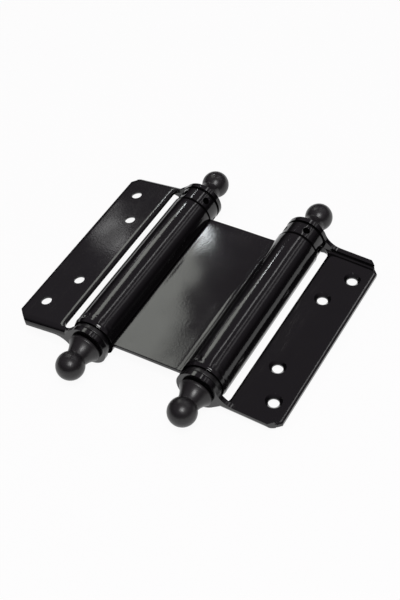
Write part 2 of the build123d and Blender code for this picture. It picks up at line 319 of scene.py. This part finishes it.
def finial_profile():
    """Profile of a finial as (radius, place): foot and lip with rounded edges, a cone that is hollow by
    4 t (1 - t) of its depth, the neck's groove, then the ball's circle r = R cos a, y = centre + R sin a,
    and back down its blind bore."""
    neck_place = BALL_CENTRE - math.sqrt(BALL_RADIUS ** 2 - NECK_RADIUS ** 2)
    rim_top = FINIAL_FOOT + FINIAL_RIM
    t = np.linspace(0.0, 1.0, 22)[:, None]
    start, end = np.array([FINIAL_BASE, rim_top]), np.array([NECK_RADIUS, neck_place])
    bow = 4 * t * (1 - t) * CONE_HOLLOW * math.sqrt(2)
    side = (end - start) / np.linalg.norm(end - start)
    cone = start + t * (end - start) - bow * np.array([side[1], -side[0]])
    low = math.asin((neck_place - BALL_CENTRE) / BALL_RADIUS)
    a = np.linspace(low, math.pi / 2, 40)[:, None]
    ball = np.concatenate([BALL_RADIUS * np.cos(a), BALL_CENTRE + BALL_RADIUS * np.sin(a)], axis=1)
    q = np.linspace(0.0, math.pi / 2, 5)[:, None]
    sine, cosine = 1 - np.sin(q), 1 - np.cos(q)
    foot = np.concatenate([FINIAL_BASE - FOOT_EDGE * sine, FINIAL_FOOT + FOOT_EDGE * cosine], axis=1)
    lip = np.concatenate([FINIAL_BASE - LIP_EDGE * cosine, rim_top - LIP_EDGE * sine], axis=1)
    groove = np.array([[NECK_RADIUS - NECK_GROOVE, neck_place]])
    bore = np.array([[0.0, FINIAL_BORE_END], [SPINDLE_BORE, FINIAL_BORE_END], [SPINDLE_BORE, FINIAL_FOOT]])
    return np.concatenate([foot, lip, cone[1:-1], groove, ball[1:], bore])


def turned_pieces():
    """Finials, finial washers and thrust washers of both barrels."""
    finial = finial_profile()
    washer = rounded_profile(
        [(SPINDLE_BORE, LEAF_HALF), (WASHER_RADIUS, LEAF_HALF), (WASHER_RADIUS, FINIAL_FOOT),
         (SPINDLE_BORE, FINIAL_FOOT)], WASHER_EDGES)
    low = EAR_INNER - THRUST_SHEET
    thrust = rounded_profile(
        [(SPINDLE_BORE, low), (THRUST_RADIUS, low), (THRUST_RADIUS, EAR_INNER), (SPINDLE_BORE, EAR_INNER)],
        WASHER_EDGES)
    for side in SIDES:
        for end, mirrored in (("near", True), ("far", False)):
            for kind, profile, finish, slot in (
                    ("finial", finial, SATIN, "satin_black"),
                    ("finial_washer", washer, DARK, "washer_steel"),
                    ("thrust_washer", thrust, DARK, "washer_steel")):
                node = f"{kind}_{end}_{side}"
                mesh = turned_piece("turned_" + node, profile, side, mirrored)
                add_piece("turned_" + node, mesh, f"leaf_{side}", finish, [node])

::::

Return every line exactly.

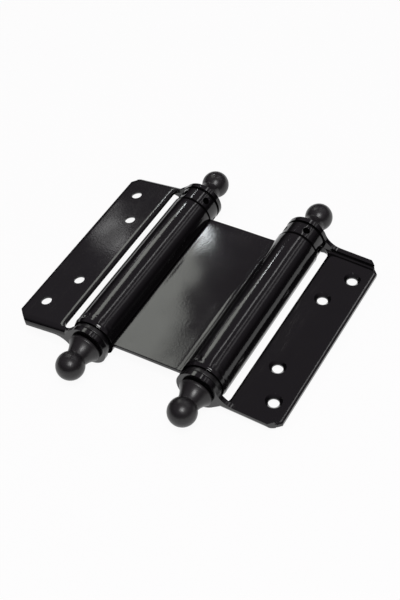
Write part 2 of the build123d and Blender code for this picture. It picks up at line 319 of scene.py. This part finishes it.
def finial_profile():
    """Profile of a finial as (radius, place): foot and lip with rounded edges, a cone that is hollow by
    4 t (1 - t) of its depth, the neck's groove, then the ball's circle r = R cos a, y = centre + R sin a,
    and back down its blind bore."""
    neck_place = BALL_CENTRE - math.sqrt(BALL_RADIUS ** 2 - NECK_RADIUS ** 2)
    rim_top = FINIAL_FOOT + FINIAL_RIM
    t = np.linspace(0.0, 1.0, 22)[:, None]
    start, end = np.array([FINIAL_BASE, rim_top]), np.array([NECK_RADIUS, neck_place])
    bow = 4 * t * (1 - t) * CONE_HOLLOW * math.sqrt(2)
    side = (end - start) / np.linalg.norm(end - start)
    cone = start + t * (end - start) - bow * np.array([side[1], -side[0]])
    low = math.asin((neck_place - BALL_CENTRE) / BALL_RADIUS)
    a = np.linspace(low, math.pi / 2, 40)[:, None]
    ball = np.concatenate([BALL_RADIUS * np.cos(a), BALL_CENTRE + BALL_RADIUS * np.sin(a)], axis=1)
    q = np.linspace(0.0, math.pi / 2, 5)[:, None]
    sine, cosine = 1 - np.sin(q), 1 - np.cos(q)
    foot = np.concatenate([FINIAL_BASE - FOOT_EDGE * sine, FINIAL_FOOT + FOOT_EDGE * cosine], axis=1)
    lip = np.concatenate([FINIAL_BASE - LIP_EDGE * cosine, rim_top - LIP_EDGE * sine], axis=1)
    groove = np.array([[NECK_RADIUS - NECK_GROOVE, neck_place]])
    bore = np.array([[0.0, FINIAL_BORE_END], [SPINDLE_BORE, FINIAL_BORE_END], [SPINDLE_BORE, FINIAL_FOOT]])
    return np.concatenate([foot, lip, cone[1:-1], groove, ball[1:], bore])


def turned_pieces():
    """Finials, finial washers and thrust washers of both barrels."""
    finial = finial_profile()
    washer = rounded_profile(
        [(SPINDLE_BORE, LEAF_HALF), (WASHER_RADIUS, LEAF_HALF), (WASHER_RADIUS, FINIAL_FOOT),
         (SPINDLE_BORE, FINIAL_FOOT)], WASHER_EDGES)
    low = EAR_INNER - THRUST_SHEET
    thrust = rounded_profile(
        [(SPINDLE_BORE, low), (THRUST_RADIUS, low), (THRUST_RADIUS, EAR_INNER), (SPINDLE_BORE, EAR_INNER)],
        WASHER_EDGES)
    for side in SIDES:
        for end, mirrored in (("near", True), ("far", False)):
            for kind, profile, finish, slot in (
                    ("finial", finial, SATIN, "satin_black"),
                    ("finial_washer", washer, DARK, "washer_steel"),
                    ("thrust_washer", thrust, DARK, "washer_steel")):
                node = f"{kind}_{end}_{side}"
                mesh = turned_piece("turned_" + node, profile, side, mirrored)
                add_piece("turned_" + node, mesh, f"leaf_{side}", finish, [node])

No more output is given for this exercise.